Bunya in a telephone interview earlier this month explained that the flooding models are currently limited in predicting compound flooding events because they do not include smaller rivers and tributaries.
Those areas are “very important because people are living on the smaller tributaries and they are interested in the local flooding,” he said.
As a hurricane approaches, state and local emergency management officials rely on forecasts to determine if and when they should issue evacuations and deploy resources to communities.
“We have to be able to compute a model that really details very efficiently because what we are going to do is predictions, or forecasts, so we have to provide valuable information for decision makers. Efficiencies really matter for timely decision making,” Bunya said. “Even if the information is valuable, if it’s too late, it’s too late so the time really matters in the forecast.”
Dr. Brian Blanton, oceanographer and director of the university’s Renaissance Computing Institute’s earth data sciences, explained that there are a variety of approaches that look at how to deal with compound flooding.

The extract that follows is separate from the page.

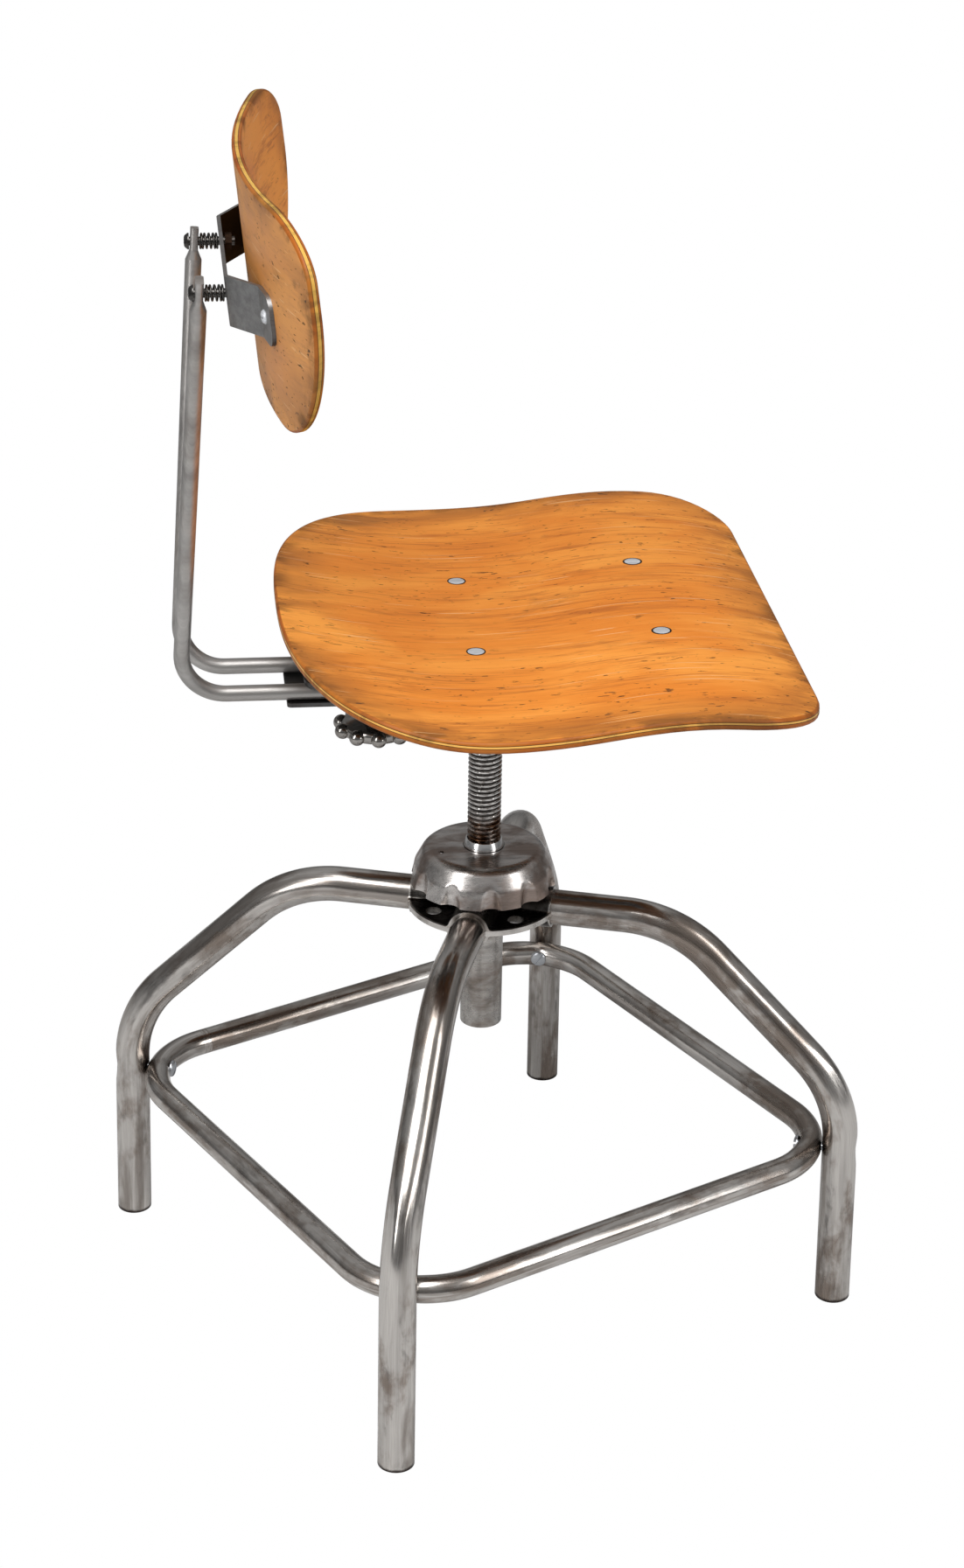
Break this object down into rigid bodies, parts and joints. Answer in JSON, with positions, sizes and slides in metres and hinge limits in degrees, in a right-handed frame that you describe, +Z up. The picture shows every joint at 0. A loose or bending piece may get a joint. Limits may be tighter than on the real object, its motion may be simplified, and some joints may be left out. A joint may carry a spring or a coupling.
{
  "type": "machinist stool",
  "caption": "Steel-legged work stool with a dished plywood seat, a hand wheel that lifts it on a screw, a round-tube footrest and a sprung plywood backrest on sliding rods.",
  "frame": {"origin": "on the floor under the seat post", "axes": "+Z up; the sitter faces -Y; +X is the sitter's left"},
  "size_m": [0.5384, 0.5384, 0.8423],
  "materials": {
    "leg_steel": "bare steel tube, wire brushed, brown heat and rust stains",
    "ring_steel": "bare steel tube, wire brushed, brown stains",
    "hub_steel": "bare pressed steel, dark in the corners",
    "bearing_steel": "ground steel, greasy",
    "wheel_steel": "polished pressed steel with brown stains",
    "nut_steel": "bright turned steel",
    "screw_steel": "cut thread, dark, rusty brown near the wheel",
    "frame_steel": "dark sheet steel",
    "seat_plywood": "varnished plywood, honey orange, worn and scratched",
    "back_plywood": "varnished plywood, honey orange, worn dark edges",
    "bolt_steel": "bright steel fasteners",
    "back_bolt_steel": "dark steel bolts",
    "knob_steel": "dark polished steel",
    "rod_steel": "bare steel rod, wire brushed",
    "spring_steel": "dark spring wire",
    "bracket_steel": "grey sheet steel"
  },
  "bodies": {
    "base": {"leg_front": "leg_steel", "leg_right": "leg_steel", "leg_rear": "leg_steel", "leg_left": "leg_steel", "hub_top": "hub_steel", "hub_bottom": "hub_steel", "housing_tube": "hub_steel", "footrest_ring": "ring_steel", "footrest_screws": "bolt_steel", "bearing_lower_race": "bearing_steel", "bearing_balls": "bearing_steel"},
    "nut_carrier": {"bearing_upper_race": "bearing_steel"},
    "wheel": {"handwheel": "wheel_steel", "lift_nut": "nut_steel"},
    "seat": {"lift_screw": "screw_steel", "screw_stop": "screw_steel", "seat_frame": "frame_steel", "seat_bolts": "bolt_steel", "seat_nuts": "bolt_steel", "seat_board": "seat_plywood", "clamp_plate": "frame_steel", "clamp_nut": "frame_steel"},
    "knob": {"clamp_knob": "knob_steel", "clamp_stud": "knob_steel"},
    "back_rods": {"back_rod_left": "rod_steel", "back_rod_right": "rod_steel", "rod_tie": "frame_steel", "rod_tie_screws": "bolt_steel"},
    "spring_bolts": {"back_bolts": "back_bolt_steel", "back_nuts": "bolt_steel", "spring_left": "spring_steel", "spring_right": "spring_steel"},
    "backrest": {"back_bracket": "bracket_steel", "back_board": "back_plywood", "back_screws": "bolt_steel"}
  },
  "joints": [
    {"name": "seat_swivel", "type": "hinge", "parent": "base", "child": "nut_carrier", "pos_m": [0, 0, 0.315], "axis": [0, 0, 1], "continuous": true},
    {"name": "wheel_turn", "type": "hinge", "parent": "nut_carrier", "child": "wheel", "pos_m": [0, 0, 0.32], "axis": [0, 0, 1], "range_deg": [-8750, 7720]},
    {"name": "screw_lift", "type": "slide", "parent": "nut_carrier", "child": "seat", "axis": [0, 0, 1], "range_m": [-0.075, 0.085]},
    {"name": "backrest_depth", "type": "slide", "parent": "seat", "child": "back_rods", "axis": [0, 1, 0], "range_m": [-0.025, 0.04]},
    {"name": "clamp_turn", "type": "hinge", "parent": "seat", "child": "knob", "pos_m": [0, 0.077, 0.4348], "axis": [0, 0, 1], "range_deg": [-360, 0]},
    {"name": "backrest_tilt", "type": "hinge", "parent": "back_rods", "child": "spring_bolts", "pos_m": [0, 0.1944, 0.764], "axis": [1, 0, 0], "range_deg": [-3, 3], "stiffness_Nm_per_rad": 60},
    {"name": "backrest_give", "type": "slide", "parent": "spring_bolts", "child": "backrest", "axis": [0, 1, 0], "range_m": [0, 0.004], "stiffness_N_per_m": 16000, "springref_m": -0.002, "deforming": ["spring_left", "spring_right"]}
  ],
  "couplings": [
    {"joint": "wheel_turn", "follows": "screw_lift", "rad_per_m": -1795.2}
  ]
}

So, it’s not a novel concept, he said.
But Bunya and Luettich’s idea to bring two prediction models together — models for river flow and models for storm surge — and get them to communicate as fast as possible and implement them into the ADCIRC is, Blanton said.
“That was the path that we took in terms of extending the capabilities of our very useful, very well documented coastal model for storm surge and enabling it to treat rivers in a more natural way,” he said.
“That’s the advantage there because now what we can do is we can, in many situations, with one model, simulate a lot of the mechanisms that are going on in this so-called compound flooding problem,” Blanton continued. “This is actually really important for things like evacuation decisions because if you had a really conservative estimate of storm surge that covered the entire southern part of the North Carolina coast would you really want to evacuate everything from Hatteras down to the South Carolina border? That’s notoriously expensive.”
There are places along the North Carolina coast where rivers come together with very complex tidal inlets.
While these intricate, small rivers that flow into these areas do not, overall, contribute much to the total amount of water along the coast, locally they can have a huge impact, Blanton said.
Take, for example, the New River. Some “very complicated” upstream rivers flow into the New River, one that has a rather narrow outlet to the ocean, Blanton said.
Looking at a more traditional model, one that is missing information, is not a sufficient way to predict compound flooding in that area.
“So, a way to address that was to improve the model itself and to handle the situation where rivers have a pretty strong influence on what’s going on,” Blanton said.
Bunya said they will begin testing the model this year during the upcoming hurricane season.